The new heating and cooling system will be an energy efficient variable refrigerant flow (VRF) setup, which allows temperature control on each floor. The original wooden floors and stone mosaics that line the main corridors of most of each floor are being stripped and restored when possible.

“We thought it was important to keep using the wood to maintain the authenticity of this building,” said Brett Shannon of CBRE, who is helping oversee the property’s leasing and redevelopment. “Because, imagine coming in here with these windows and everything, and then there’s a poured concrete floor like it’s an industrial building. That would be so sad, right?”

While most of the building is mid-renovation, the 19th floor has been converted to a marketing center.
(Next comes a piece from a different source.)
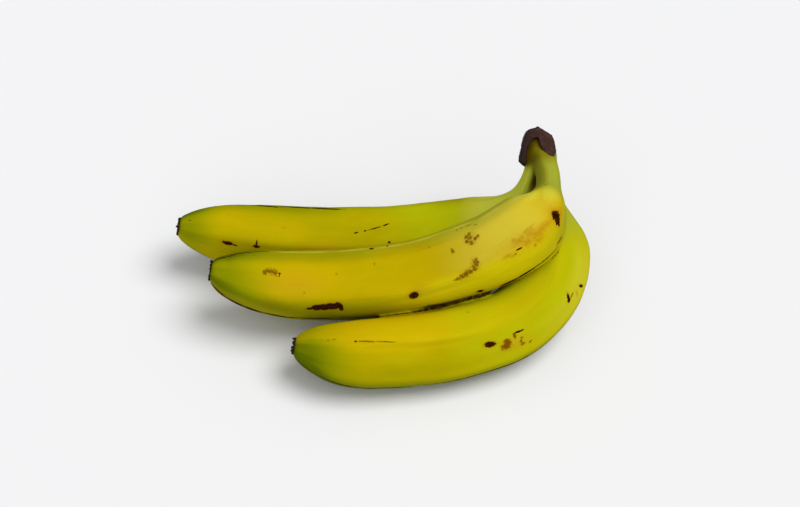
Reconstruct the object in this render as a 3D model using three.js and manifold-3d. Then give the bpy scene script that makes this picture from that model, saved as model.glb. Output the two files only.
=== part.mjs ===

The wood floor gleams, the walls and ceiling are newly plastered and white-boxed, and a new gray-and-black office kitchen has been installed. The floor has large semicircular windows set back into elaborately carved openings. Upstairs, the 21st floor, which has six-foot-tall sculptural balustrades made of concrete, is being turned into a private roof deck.

As part of the renovation, 600 window air conditioners have been removed and stacked in the basement. The main cellar level is surprisingly large, extending past the building’s footprint and out into Fifth Avenue. The tracks of the N, Q and R trains run just on the other side of the basement wall. The subterranean space once held a tavern, and later a speakeasy that hosted jazz bands and could seat as many as 1,500 people. Shannon said he and his team hope to lease the basement to a high-end restaurateur.

Asking rents for the office space, which hit the market in March, range from $95 to $125 a square foot. Despite the building’s small floor plates, Shannon feels that larger companies might like the building if they wanted to put different divisions on different floors, like Macmillan did.

“We think there’s a market for larger tenants if they want to align their brand with the Flatiron Building and the recognition that comes with it,” he said. “Or something like a record label with all different smaller units, or venture capital or private equity with portfolio companies, where they all want to have one location. There’s a way to make these floor plates work for that, because they’re all acting as their own standalone companies.”